Ma gli attacchi più pesanti sono sul piano fiscale, a partire dalla tassa di soggiorno. Gli host di Airbnb fanno gli esattori come gli albergatori? “Nei comuni in cui è previsto il pagamento della tassa di soggiorno – risponde la società - sono gli host ad avere l'onere di riscuotere la tassa. In alcune città italiane, come Milano e Firenze, Airbnb sta collaborando con le amministrazioni locali per poter attivare il sistema del collect & remit già attivo in 20 città francesi, che prevede che gli ospiti paghino l'equivalente della tassa di soggiorno direttamente attraverso la piattaforma che trasferirà successivamente quanto dovuto alle amministrazioni locali, eliminando di fatto qualsiasi tipo di evasione”.
Ecco dunque un buon suggerimento anche per il sindaco di Rimini Andrea Gnassi che in una recente dichiarazione si mostrava preoccupato di questo fenomeno dai contorni indefiniti. Se l’amministrazione facesse un accordo con Airbnb, seguendo l’esempio di Milano e Firenze, certamente recupererebbe una quota di tassa di soggiorno ma soprattutto avrebbe immediatamente le dimensioni del fenomeno: numero degli host, numero degli arrivi, numero dei pernottamenti.
L’altra domanda frequente sulla rete Airbnb è sulla qualità dell’ospitalità: chi garantisce il navigatore su Internet che ciò che viene mostrato corrisponda alla realtà? Come si fa, per dirla brutalmente, ad evitare di incorrere in una fregatura? “Airbnb – risponde la società - è una piattaforma peer-to-peer dove gli utenti valutano il servizio ottenuto attraverso un sistema attendibile di recensioni, sia lato host che lato guest. Airbnb si fonda sulla community, non esisterebbe senza e sono proprio gli host che decretano il successo della piattaforma, grazie all'unicità e al valore della loro ospitalità.

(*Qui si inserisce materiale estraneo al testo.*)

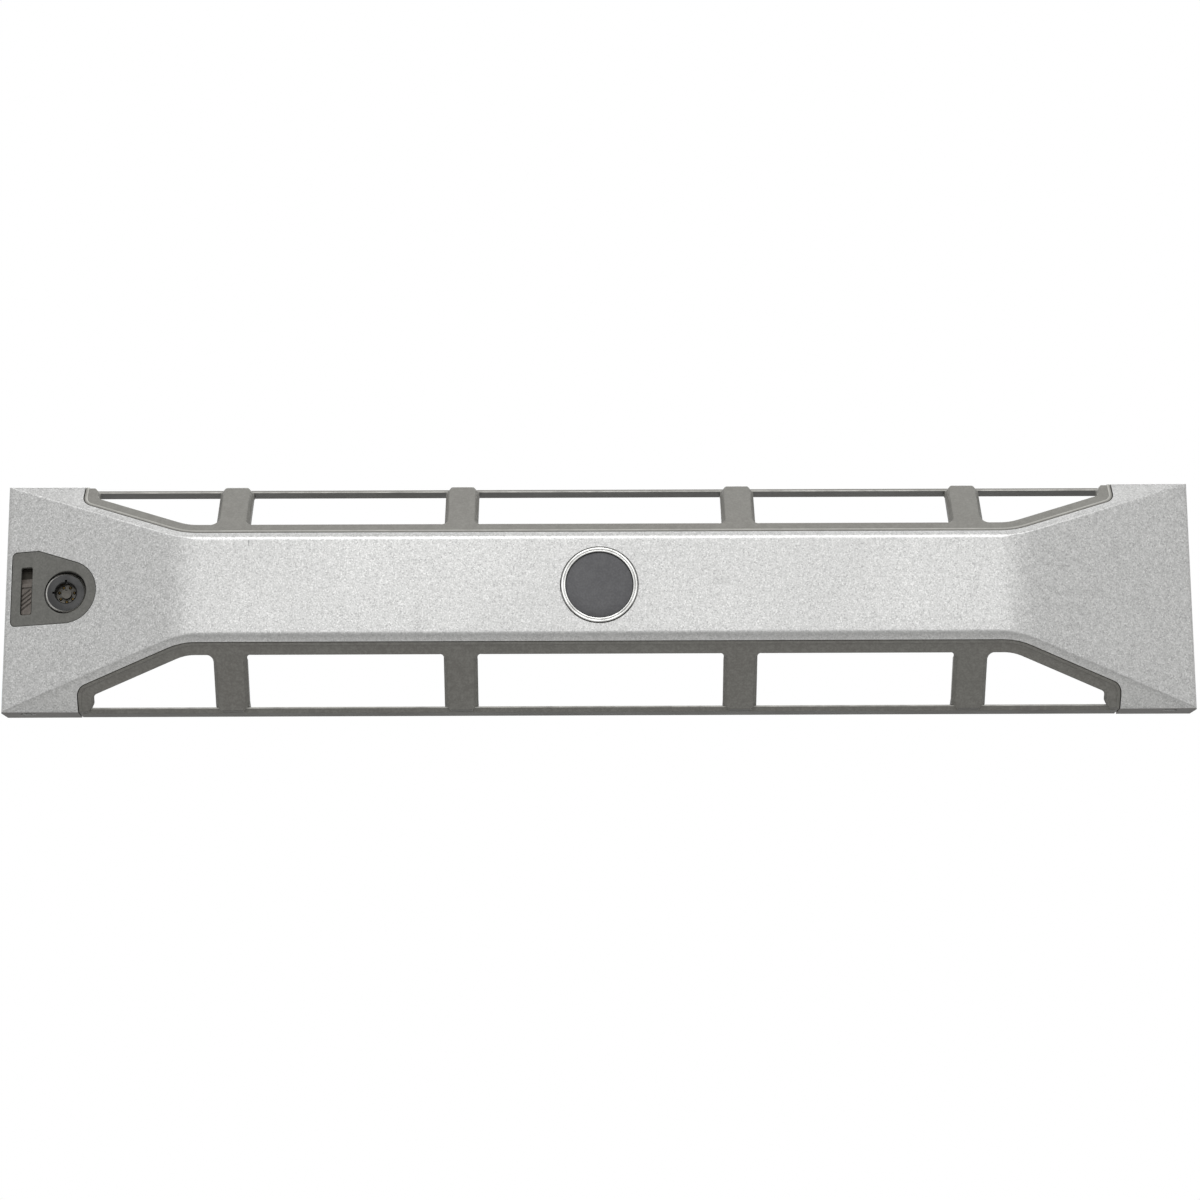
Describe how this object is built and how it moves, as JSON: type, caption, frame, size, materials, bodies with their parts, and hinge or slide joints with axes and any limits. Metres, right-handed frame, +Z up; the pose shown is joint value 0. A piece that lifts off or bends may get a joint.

Gli annunci migliori riceveranno recensioni migliori ed avranno più possibilità di essere prenotati”. Nelle sue recenti dichiarazioni il sindaco Gnassi osservava che “Non è la stessa cosa essere ospiti di uno sconosciuto nella sua casa, che in una camera alberghiera”. In realtà, sul sito, ogni host mette la sua foto e si presenta, racconta chi è, quali sono i suoi interessi, le sue passioni. Una pratica che normalmente gli hotel della Riviera non praticano, anche quelli a tradizionale gestione famigliare non ci mettono la faccia, non comunicano: ecco siamo noi ad accoglierti nel nostro hotel. Se poi si vanno a leggere le recensioni su Airbnb, si nota subito che la stragrande maggioranza delle valutazioni sono proprio sull’host, sulla sua disponibilità, sulla sua gentilezza, sulla sua capacità di far scoprire il territorio. La valutazione “tecnica” della camera è quasi sempre in secondo piano. Chi ha prenotato una camera su Airbnb si è accorto che dopo la prenotazione l’host non sparisce, limitandosi ad aspettare il suo arrivo. Si fa vivo con un sms il giorno prima, ripete il messaggio il giorno della partenza, invia informazioni su come raggiungere la sua casa, telefona se sei in ritardo.
Questa è una sfida interessante per il sistema della Riviera che ha costruito la sua fama proprio sul calore dell’accoglienza.